= Scouting and Guiding in Quebec =

Scouting in Quebec has a long history, from the 1900s to the present day, serving thousands of youth in programs that suit the environment in which they live.

==Anglophone Scouting in Quebec==

Quebec is administered by the Quebec Council of Scouts Canada, which includes the Quebec Rover Round Table.

===Areas===
Areas were eliminated as part of the Scouts Canada organizational structure in 2019, but the former Areas were:

- Abenaki Area
- Eastern (Montreal) Area
- Ohiyo Area
- Stoney Point Area
- West Island area
- Laval Larentians Area
- Chavalla Area
- St. Lawrence Cartierville Area
- Kebec Area
- St. Lawrence Appalachians Area
- Saguenay Lac St-Jean Area
- North Shore Area
- Gaspé Area.

===Local Groups and sections===

Among Quebec's varied Scouting groups are Scouts, Sea Scouts, Beavers, Cubs, Rovers and Venturers.

==Francophone Scouting in Quebec==

===WOSM member association===
- Association des Scouts du Canada is the largest francophone association in Canada. Their head office is located in Montreal. Its 13,000+ members are divided into several districts depending on the regions where they are located. The district of "Scout du Montréal Métropolitain" is currently the largest one with over 3000 members.

===UIGSE member associations===
- Association Evangélique du Scoutisme au Québec

==Independent associations==

There are also a number of independent Scouting associations active in Quebec. Among them are:

- Association des aventuriers de Baden-Powell (Adventurer Association of Baden-Powell), a bilingual association also active in several other provinces, ±1500 members
- Association de Scoutisme d'Actions

==Girl Guiding in Quebec==

Guides are served by the Girl Guides of Canada (Guides du Canada).

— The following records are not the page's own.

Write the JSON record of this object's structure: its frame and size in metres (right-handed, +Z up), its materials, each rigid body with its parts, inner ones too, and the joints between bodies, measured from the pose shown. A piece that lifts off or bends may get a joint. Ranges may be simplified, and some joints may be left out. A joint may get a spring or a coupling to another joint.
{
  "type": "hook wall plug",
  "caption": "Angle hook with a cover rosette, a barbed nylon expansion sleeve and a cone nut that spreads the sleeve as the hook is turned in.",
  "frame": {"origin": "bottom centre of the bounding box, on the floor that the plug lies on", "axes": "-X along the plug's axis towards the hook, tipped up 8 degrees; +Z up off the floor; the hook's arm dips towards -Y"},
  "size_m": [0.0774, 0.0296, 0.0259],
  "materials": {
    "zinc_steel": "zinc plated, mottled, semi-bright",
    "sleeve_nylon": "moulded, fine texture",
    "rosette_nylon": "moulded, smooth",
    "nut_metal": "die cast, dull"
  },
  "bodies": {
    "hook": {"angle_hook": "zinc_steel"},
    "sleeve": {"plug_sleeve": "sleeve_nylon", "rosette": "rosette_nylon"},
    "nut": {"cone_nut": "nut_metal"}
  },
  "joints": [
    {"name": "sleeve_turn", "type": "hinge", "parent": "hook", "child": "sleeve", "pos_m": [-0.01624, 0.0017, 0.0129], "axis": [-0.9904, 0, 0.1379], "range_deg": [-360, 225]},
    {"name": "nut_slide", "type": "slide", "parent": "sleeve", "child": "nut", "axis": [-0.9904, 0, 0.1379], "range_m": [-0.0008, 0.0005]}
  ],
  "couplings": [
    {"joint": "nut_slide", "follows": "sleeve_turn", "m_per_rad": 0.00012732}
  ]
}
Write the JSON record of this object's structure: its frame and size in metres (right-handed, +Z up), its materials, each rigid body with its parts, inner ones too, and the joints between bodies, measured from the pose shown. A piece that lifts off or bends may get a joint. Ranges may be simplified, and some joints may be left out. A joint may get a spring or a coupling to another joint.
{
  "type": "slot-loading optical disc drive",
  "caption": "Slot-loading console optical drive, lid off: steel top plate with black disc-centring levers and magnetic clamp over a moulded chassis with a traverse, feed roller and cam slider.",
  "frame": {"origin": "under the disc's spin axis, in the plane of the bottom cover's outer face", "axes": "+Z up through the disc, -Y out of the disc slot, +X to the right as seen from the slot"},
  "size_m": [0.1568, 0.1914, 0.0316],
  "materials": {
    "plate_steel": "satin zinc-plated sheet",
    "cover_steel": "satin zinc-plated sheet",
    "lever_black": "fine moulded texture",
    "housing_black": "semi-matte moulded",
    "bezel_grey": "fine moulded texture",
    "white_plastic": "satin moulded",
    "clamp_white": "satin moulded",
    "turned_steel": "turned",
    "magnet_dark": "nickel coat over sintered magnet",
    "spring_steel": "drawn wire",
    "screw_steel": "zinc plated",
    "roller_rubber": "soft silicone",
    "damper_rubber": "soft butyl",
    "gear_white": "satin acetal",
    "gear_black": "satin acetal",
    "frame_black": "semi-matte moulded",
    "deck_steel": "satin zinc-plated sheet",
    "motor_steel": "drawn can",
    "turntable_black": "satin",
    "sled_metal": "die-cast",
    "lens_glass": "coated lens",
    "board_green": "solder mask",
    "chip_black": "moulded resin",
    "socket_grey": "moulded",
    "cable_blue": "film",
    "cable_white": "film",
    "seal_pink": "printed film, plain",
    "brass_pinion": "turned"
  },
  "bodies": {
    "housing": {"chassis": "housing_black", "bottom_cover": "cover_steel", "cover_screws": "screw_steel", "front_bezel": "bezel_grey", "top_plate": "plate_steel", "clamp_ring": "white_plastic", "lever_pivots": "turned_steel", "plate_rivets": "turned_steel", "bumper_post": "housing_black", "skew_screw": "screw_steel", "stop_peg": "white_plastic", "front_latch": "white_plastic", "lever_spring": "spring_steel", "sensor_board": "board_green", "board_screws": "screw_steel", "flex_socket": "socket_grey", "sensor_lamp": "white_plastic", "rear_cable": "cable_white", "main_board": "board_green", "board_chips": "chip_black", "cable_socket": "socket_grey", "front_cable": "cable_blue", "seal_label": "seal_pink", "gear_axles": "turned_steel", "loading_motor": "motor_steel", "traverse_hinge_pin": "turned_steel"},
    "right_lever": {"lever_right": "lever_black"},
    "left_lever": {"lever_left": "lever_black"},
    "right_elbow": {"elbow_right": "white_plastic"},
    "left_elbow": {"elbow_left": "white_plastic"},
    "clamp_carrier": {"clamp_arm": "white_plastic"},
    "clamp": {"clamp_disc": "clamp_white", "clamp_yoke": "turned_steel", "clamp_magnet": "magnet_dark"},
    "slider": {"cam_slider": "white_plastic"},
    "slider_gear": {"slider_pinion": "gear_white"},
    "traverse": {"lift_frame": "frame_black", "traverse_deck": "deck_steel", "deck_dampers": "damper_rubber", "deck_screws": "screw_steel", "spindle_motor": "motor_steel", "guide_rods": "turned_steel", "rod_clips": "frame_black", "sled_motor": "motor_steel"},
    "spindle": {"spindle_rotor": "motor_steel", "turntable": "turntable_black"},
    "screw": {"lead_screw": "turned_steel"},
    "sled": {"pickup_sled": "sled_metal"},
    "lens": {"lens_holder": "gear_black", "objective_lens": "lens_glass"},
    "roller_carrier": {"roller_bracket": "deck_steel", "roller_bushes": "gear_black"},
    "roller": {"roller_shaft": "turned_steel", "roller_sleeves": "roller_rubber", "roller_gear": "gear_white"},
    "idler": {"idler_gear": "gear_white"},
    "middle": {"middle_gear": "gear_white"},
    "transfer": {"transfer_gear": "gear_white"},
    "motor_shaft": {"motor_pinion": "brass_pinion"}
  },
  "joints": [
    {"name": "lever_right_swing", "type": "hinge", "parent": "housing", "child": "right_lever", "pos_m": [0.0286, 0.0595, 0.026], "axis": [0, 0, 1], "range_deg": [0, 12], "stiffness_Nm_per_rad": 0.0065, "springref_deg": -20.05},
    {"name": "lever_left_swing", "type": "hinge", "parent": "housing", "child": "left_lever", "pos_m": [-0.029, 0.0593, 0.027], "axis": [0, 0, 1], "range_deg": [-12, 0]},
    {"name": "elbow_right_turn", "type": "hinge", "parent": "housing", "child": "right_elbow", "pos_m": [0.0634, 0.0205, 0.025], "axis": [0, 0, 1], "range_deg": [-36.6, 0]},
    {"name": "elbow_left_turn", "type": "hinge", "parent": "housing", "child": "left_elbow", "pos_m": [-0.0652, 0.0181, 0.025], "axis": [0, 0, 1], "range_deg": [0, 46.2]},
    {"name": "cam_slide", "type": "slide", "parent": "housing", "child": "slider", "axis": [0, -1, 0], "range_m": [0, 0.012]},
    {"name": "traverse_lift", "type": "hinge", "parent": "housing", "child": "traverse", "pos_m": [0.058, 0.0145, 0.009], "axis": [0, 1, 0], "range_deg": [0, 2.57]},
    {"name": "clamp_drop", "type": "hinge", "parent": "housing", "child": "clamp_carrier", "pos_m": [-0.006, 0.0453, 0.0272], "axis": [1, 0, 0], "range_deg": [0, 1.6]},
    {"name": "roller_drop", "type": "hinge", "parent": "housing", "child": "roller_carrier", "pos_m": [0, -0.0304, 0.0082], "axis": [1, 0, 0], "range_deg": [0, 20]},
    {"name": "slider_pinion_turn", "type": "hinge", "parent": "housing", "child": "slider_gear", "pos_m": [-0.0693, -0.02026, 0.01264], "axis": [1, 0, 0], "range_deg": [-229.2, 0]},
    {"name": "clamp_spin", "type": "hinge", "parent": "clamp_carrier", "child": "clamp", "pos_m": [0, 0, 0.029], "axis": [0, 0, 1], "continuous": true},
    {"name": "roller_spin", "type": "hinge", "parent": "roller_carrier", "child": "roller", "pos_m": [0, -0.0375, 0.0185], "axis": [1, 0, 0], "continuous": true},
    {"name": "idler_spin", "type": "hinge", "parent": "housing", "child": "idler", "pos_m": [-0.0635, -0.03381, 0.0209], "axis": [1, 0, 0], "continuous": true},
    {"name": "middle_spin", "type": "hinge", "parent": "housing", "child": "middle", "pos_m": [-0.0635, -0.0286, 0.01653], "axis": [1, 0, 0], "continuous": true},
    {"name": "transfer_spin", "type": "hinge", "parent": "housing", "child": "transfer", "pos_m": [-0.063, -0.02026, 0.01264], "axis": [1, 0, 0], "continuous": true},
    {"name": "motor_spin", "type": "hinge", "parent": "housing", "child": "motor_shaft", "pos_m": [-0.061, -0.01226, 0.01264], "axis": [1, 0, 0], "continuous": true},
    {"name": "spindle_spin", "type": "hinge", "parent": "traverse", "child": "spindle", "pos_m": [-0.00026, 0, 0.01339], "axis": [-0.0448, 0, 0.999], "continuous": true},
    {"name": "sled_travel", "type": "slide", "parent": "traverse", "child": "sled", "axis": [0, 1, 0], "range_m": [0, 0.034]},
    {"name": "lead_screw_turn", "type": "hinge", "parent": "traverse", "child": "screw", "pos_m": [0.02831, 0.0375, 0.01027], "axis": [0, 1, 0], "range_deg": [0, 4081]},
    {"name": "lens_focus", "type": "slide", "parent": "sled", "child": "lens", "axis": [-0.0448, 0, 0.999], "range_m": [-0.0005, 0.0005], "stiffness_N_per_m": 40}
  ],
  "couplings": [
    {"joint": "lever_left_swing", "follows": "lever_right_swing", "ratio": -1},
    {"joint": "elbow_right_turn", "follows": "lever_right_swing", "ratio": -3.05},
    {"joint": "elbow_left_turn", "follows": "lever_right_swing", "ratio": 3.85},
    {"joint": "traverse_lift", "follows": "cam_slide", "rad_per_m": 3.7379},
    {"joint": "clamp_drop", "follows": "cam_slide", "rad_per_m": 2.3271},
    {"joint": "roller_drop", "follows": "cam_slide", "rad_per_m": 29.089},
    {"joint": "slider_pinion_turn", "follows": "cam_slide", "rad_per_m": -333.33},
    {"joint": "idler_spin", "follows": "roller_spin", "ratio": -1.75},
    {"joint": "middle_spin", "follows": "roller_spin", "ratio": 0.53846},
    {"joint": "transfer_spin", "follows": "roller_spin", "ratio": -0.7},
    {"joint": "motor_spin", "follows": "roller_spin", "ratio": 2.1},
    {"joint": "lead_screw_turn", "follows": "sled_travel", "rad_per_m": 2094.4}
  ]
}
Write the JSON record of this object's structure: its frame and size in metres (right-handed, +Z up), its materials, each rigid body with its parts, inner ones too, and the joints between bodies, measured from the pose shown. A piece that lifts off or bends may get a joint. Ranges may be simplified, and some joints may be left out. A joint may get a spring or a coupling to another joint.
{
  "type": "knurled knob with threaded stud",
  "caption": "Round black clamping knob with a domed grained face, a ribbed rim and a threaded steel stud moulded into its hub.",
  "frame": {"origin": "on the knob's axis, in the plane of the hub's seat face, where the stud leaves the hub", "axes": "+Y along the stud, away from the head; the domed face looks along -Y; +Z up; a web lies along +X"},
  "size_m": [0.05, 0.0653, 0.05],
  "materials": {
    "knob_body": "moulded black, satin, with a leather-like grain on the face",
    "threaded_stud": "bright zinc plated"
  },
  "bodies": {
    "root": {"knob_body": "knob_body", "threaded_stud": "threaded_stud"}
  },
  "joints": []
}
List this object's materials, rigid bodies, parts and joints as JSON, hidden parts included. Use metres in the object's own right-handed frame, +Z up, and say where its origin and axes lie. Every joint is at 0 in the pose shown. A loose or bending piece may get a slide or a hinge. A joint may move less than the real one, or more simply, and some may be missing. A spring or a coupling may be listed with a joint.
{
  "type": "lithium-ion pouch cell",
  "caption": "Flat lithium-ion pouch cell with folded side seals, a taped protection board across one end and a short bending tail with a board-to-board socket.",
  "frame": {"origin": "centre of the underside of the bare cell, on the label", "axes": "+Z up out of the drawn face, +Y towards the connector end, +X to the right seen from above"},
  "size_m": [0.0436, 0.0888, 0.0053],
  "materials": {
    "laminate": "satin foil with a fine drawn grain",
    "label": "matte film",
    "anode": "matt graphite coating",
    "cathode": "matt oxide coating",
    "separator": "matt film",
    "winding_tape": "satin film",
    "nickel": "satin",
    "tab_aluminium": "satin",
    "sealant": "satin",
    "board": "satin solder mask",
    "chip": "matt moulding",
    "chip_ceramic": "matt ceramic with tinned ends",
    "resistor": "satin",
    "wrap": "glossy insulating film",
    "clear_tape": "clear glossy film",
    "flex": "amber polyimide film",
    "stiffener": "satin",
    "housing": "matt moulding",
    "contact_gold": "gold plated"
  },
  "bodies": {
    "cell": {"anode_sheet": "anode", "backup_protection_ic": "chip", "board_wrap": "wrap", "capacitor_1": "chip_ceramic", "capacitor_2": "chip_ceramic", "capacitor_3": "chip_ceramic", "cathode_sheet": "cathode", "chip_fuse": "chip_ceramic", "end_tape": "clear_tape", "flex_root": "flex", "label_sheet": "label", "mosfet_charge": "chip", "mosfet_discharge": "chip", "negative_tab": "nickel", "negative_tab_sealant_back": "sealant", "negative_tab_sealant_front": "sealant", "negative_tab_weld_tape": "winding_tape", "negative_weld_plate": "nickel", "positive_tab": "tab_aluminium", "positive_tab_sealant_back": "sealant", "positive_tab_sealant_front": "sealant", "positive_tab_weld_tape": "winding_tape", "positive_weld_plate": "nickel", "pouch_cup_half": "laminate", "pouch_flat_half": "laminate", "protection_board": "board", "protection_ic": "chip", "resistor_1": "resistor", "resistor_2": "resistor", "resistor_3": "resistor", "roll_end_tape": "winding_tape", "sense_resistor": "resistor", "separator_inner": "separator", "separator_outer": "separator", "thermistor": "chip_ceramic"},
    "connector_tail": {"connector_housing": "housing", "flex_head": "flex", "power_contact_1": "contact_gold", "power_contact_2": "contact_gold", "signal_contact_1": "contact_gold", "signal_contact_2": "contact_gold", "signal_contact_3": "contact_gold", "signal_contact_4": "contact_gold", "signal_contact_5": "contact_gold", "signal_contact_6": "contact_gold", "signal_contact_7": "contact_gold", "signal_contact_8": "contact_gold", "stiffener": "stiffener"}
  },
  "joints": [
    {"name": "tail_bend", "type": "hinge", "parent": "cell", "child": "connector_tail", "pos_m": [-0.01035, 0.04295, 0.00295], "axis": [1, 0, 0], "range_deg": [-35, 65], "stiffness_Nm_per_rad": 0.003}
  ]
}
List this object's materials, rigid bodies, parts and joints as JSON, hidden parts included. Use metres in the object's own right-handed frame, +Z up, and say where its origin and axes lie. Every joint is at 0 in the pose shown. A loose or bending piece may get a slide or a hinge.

Girl Guide Camp Peaceful Waters (formally Camp WaThikAne (pronounced wahtickani)) is situated on Lac Bouchette, 96 kilometres north of
Montreal, near the town of Morin Heights, Quebec. In operation since 1926, Camp Peaceful Waters has 6 fully equipped campsites, 2 equipped pioneer campsites and a fully equipped (partially heated) lodge. The
main camp area is suitable for day or overnight for any age group. All camp users have access to the
large activity room in the lodge.

==Campsites==
There are several active scout campsites in Quebec including Otter Lake Scout Camp in Otter Lake in the Outaouais region and Lake Lovering Scout Reserve in Magog.

There are several former scout campsites in Quebec that have closed, notably Camp Jackson-Dodds and Tamaracouta Scout Reserve. The latter had hosted the 11th Canadian Scout Jamboree in July 2007, with 10,000 campers. In 2018, it was temporarily closed then put up for sale in 2023.